El movimiento feminista que da expresión a este sujeto se configura a partir de un doble proceso: el personal e individual por el que, de muy distintas formas (todas ellas necesarias, valiosas y legítimas), se rebelan contra aspectos particulares de su condición y manifiestan las situaciones que viven y perciben como injustas; y la dinámica colectiva que genera la identificación de unas con otras, la voluntad de actuar colectivamente contra el sistema de prohibiciones y exclusiones que las encierra en identidades impuestas y la necesidad de abrir nuevos horizontes en sus vidas.

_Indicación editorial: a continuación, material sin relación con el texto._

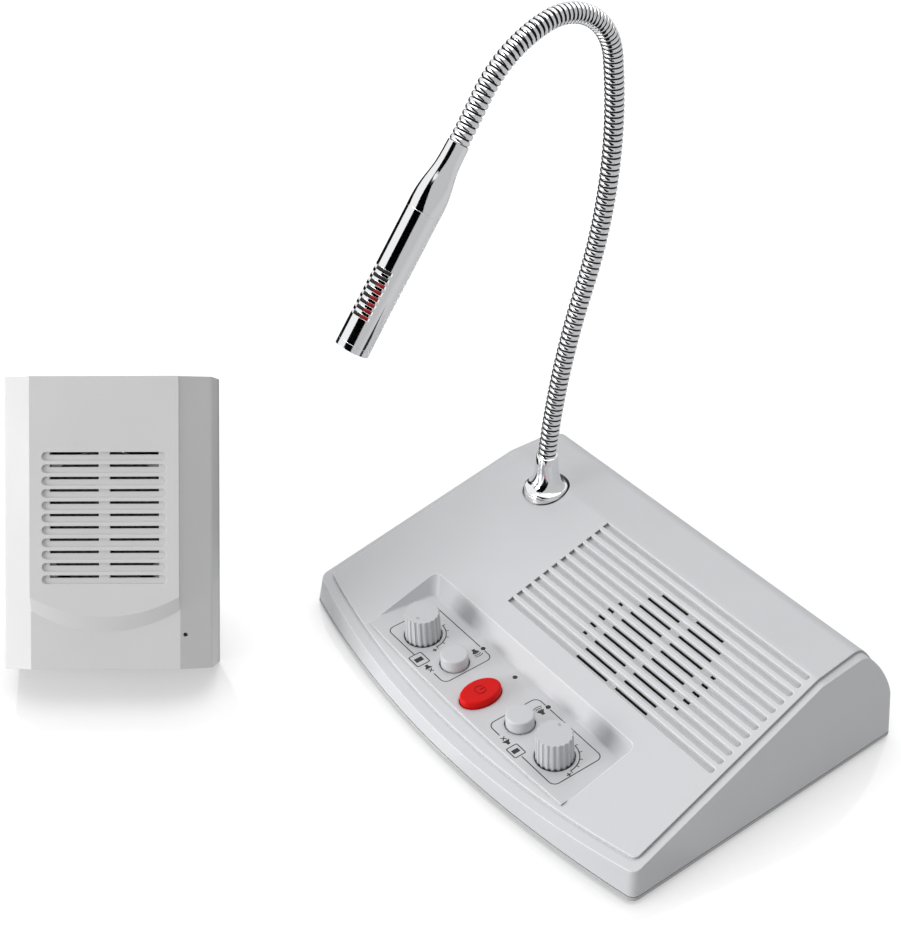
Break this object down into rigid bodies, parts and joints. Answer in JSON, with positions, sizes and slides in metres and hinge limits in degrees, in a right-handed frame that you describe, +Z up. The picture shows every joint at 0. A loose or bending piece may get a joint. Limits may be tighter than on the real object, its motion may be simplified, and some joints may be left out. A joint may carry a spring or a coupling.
{
  "type": "window intercom",
  "caption": "Desk intercom for a service window: a sloping console with knobs, push buttons and a gooseneck microphone, and a speaker unit that leans on a desk strip for the other side.",
  "frame": {"origin": "on the counter under the middle of the whole set's bounding box", "axes": "+Z up from the counter, +Y away from the teller across the console, +X to the teller's right"},
  "size_m": [0.3186, 0.2858, 0.2724],
  "materials": {
    "case_silver": "satin silver lacquer on moulded plastic",
    "tray_grey": "moulded grey plastic, fine matt grain",
    "foot_rubber": "matt black rubber",
    "screw_steel": "zinc-plated steel",
    "board_green": "glass-fibre circuit board with green mask",
    "black_plastic": "black moulded plastic",
    "shaft_metal": "turned aluminium",
    "knob_silver": "satin silver plastic",
    "button_silver": "silver plastic with a low gloss",
    "power_red": "red gloss plastic",
    "led_clear": "dark tinted clear plastic",
    "can_metal": "sleeved aluminium can",
    "sink_metal": "bare extruded aluminium",
    "connector_white": "cream nylon",
    "speaker_steel": "pressed steel",
    "cone_paper": "black doped paper",
    "magnet_ferrite": "matt ferrite",
    "cloth_black": "thin black acoustic cloth",
    "chrome": "polished chrome plate",
    "neck_chrome": "polished ribbed metal",
    "lining_red": "red lining",
    "lead_black": "black insulated wire"
  },
  "bodies": {
    "base": {"top_case": "case_silver", "bottom_tray": "tray_grey", "rubber_feet": "foot_rubber", "case_screws": "screw_steel", "control_board": "board_green", "volume_pots": "black_plastic", "push_switches": "black_plastic", "indicator_leds": "led_clear", "main_board": "board_green", "capacitors": "can_metal", "amplifier_chip": "black_plastic", "heat_sink": "sink_metal", "board_connectors": "connector_white", "power_socket": "black_plastic", "jack_sockets": "black_plastic", "speaker_cloth": "cloth_black", "speaker_gasket": "foot_rubber", "speaker_basket": "speaker_steel", "speaker_cone": "cone_paper", "speaker_magnet": "magnet_ferrite", "speaker_clamps": "speaker_steel", "board_screws": "screw_steel", "ferrule": "chrome", "ferrule_fixings": "screw_steel", "microphone_lead": "lead_black", "speaker_lead": "lead_black", "board_link_lead": "lead_black", "unit_front": "case_silver", "unit_back": "tray_grey", "unit_board": "board_green", "unit_screws": "screw_steel", "unit_socket": "black_plastic", "unit_mic_boot": "foot_rubber", "unit_mic_capsule": "shaft_metal", "unit_speaker_cloth": "cloth_black", "unit_speaker_basket": "speaker_steel", "unit_speaker_cone": "cone_paper", "unit_speaker_magnet": "magnet_ferrite", "unit_speaker_clamps": "speaker_steel", "unit_stand": "speaker_steel"},
    "left_volume": {"left_knob": "knob_silver", "left_pot_shaft": "shaft_metal"},
    "right_volume": {"right_knob": "knob_silver", "right_pot_shaft": "shaft_metal"},
    "left_key": {"left_button": "button_silver", "left_plunger": "black_plastic"},
    "right_key": {"right_button": "button_silver", "right_plunger": "black_plastic"},
    "power_key": {"power_button": "power_red", "power_plunger": "black_plastic"},
    "neck_lower": {"neck_lower": "neck_chrome"},
    "neck_middle": {"neck_middle": "neck_chrome"},
    "neck_arch": {"neck_arch": "neck_chrome"},
    "neck_tip": {"neck_tip": "neck_chrome", "mic_cone": "chrome", "mic_barrel": "chrome", "mic_end_ring": "chrome", "mic_lining": "lining_red", "mic_capsule": "shaft_metal", "mic_screen": "cloth_black"}
  },
  "joints": [
    {"name": "left_volume_turn", "type": "hinge", "parent": "base", "child": "left_volume", "pos_m": [0.00393, 0.01039, 0.01774], "axis": [0, 0.0443, -0.999], "range_deg": [-298, 2]},
    {"name": "right_volume_turn", "type": "hinge", "parent": "base", "child": "right_volume", "pos_m": [0.09463, 0.01039, 0.01774], "axis": [0, 0.0443, -0.999], "range_deg": [-124, 176]},
    {"name": "left_key_press", "type": "slide", "parent": "base", "child": "left_key", "axis": [0, 0.0443, -0.999], "range_m": [0, 0.001], "stiffness_N_per_m": 1200, "springref_m": -0.0008},
    {"name": "right_key_press", "type": "slide", "parent": "base", "child": "right_key", "axis": [0, 0.0443, -0.999], "range_m": [0, 0.001], "stiffness_N_per_m": 1200, "springref_m": -0.0008},
    {"name": "power_key_press", "type": "slide", "parent": "base", "child": "power_key", "axis": [0, 0.0443, -0.999], "range_m": [0, 0.001], "stiffness_N_per_m": 1200, "springref_m": -0.0008},
    {"name": "neck_base_bend", "type": "hinge", "parent": "base", "child": "neck_lower", "pos_m": [-0.01822, 0.09425, 0.0639], "axis": [1, 0, 0], "range_deg": [-15, 15]},
    {"name": "neck_swing", "type": "hinge", "parent": "neck_lower", "child": "neck_middle", "pos_m": [-0.01822, 0.11166, 0.14515], "axis": [0, -0.9478, 0.319], "range_deg": [-20, 20]},
    {"name": "neck_bend", "type": "hinge", "parent": "neck_middle", "child": "neck_arch", "pos_m": [-0.01822, 0.12113, 0.24317], "axis": [1, 0, 0], "range_deg": [-20, 20]},
    {"name": "neck_tip_bend", "type": "hinge", "parent": "neck_arch", "child": "neck_tip", "pos_m": [-0.01822, 0.05449, 0.24183], "axis": [1, 0, 0], "range_deg": [-20, 20]}
  ]
}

Esta acción conjunta, basada en una interpretación de los deseos y necesidades de las mujeres, configura una identidad colectiva e inestable, que va a estar permanentemente mediada por las múltiples individualidades, identidades diversas y cambiantes de las mujeres, de sus experiencias, criterios y prácticas. Porque es a través de su propia acción como el movimiento va a ir definiendo y redefiniendo su identidad colectiva, su ideología y sus reivindicaciones. Y esta doble dimensión: individual y colectiva, le otorga singularidad al movimiento y una enorme fuerza al situarse como referente para muchas mujeres.

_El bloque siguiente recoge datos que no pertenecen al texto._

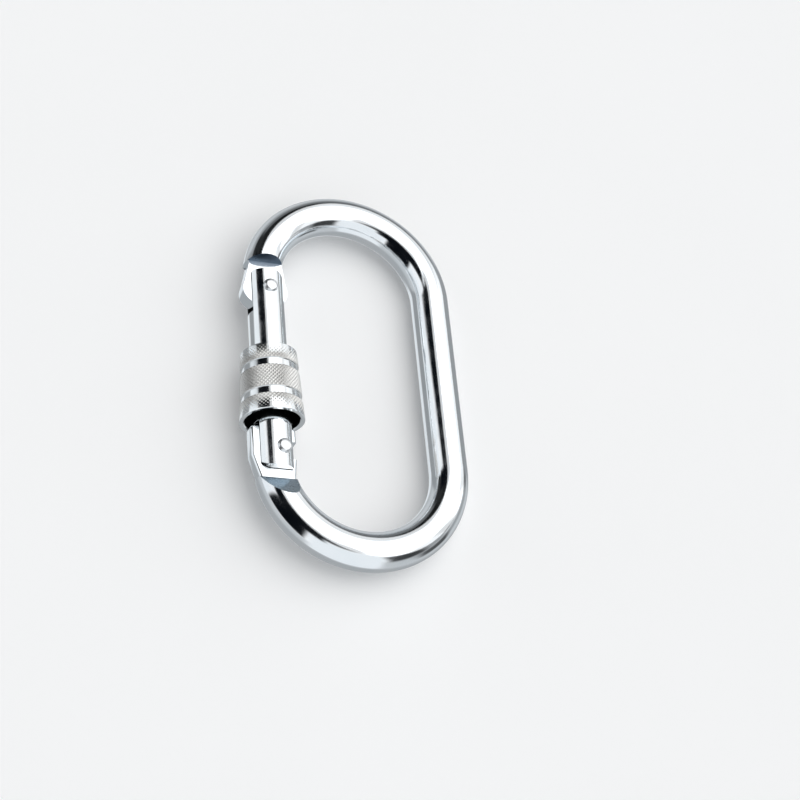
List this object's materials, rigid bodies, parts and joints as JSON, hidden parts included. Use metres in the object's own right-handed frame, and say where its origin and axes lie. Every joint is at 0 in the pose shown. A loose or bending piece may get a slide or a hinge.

Por último, aunque pueda parecer una obviedad, considero imprescindible destacar el carácter plural del movimiento, de su teoría, práctica y realidad organizativa, frente a cualquier visión dogmática, pues no existe una única forma de analizar y representar la subordinación de las mujeres.

El feminismo no es un dogma (Agra, 2000) ni un proceso acabado; no dispone de una teoría y proyecto cerrado ni de una práctica preestablecida. Se trata de un movimiento social crítico que, a partir de su intervención concreta, se sitúa en permanente confrontación y diálogo con la realidad social y con su propia evolución interna. En este proceso va a desarrollar su capacidad para examinar y poner de manifiesto sus propias tensiones.

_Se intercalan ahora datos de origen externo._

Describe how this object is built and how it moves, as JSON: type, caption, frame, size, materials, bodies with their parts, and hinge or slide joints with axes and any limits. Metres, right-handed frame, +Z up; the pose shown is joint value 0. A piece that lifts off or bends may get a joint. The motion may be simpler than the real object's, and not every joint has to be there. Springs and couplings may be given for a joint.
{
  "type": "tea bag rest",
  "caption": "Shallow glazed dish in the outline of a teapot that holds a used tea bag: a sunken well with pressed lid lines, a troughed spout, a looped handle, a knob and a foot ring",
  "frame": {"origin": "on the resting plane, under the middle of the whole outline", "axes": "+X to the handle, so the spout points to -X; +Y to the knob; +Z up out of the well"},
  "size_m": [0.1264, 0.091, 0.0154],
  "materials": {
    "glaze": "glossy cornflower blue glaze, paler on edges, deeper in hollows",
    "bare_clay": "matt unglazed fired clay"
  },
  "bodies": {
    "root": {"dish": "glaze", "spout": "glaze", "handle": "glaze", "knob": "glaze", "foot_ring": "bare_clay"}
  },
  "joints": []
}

Hacer frente a las causas y manifestaciones de la subordinación requiere identificar y actuar sobre los muy diversos mecanismos por los que la sociedad jerarquiza la diferencia sexual y afianza una asimetría que se traduce en relaciones de poder muy precisas. Así, tanto la lucha por reformas y mejoras concretas como la crítica y propuestas de transformación más radical, lleva a transitar por la familia, la escuela, las leyes, el modelo sexual, las prácticas sociales, las relaciones personales, la subjetividad, la economía, las instituciones representativas, y un largo etcétera. La multidimensionalidad y transversalidad de sus ámbitos de actuación es otro rasgo relevante del movimiento.

Siendo el género un elemento de organización social, las propuestas feministas no se pueden circunscribir a un solo campo, sea éste el económico, social, cultural o político, por más que resulte necesario avanzar en cada uno de ellos. Es más, no se puede prescindir de la forma en que interactúan pues en todos ellos se manifiesta la adjudicación y jerarquización de los géneros. Ninguno de ellos por sí solo explica ni la naturaleza ni la profundidad de la opresión de las mujeres, por tanto, los análisis que hacen recaer en la economía o en la cultura las causas primigenias de la subordinación limitan o distorsionan el alcance y el éxito de las propuestas de transformación. Por tanto, identificar los mecanismos por los que la diferencia sexual se traduce en posición de subordinación para las mujeres, requiere una visión interactiva del funcionamiento social y cualquier alternativa debería articular el conjunto de factores de esa compleja realidad.

A modo de ejemplo sirva el análisis de la relación de las mujeres con el mercado laboral. Su participación en el trabajo asalariado es un elemento fundamental para su autonomía económica a la vez que una fuente de sobreexplotación laboral y discriminación social. Para constatarlo valga la referencia a algunos datos actuales: en el Estado español el salario medio de las mujeres es entre un 25% y un 33% inferior al de los hombres, su tasa de paro es siempre superior, la de ocupación siempre inferior, y la feminización de un sector de la economía lleva aparejada su desvalorización social y la reducción relativa de sus salarios. ¡Hermana yo si te creo! ¡Ni una más! ¡Ni una menos!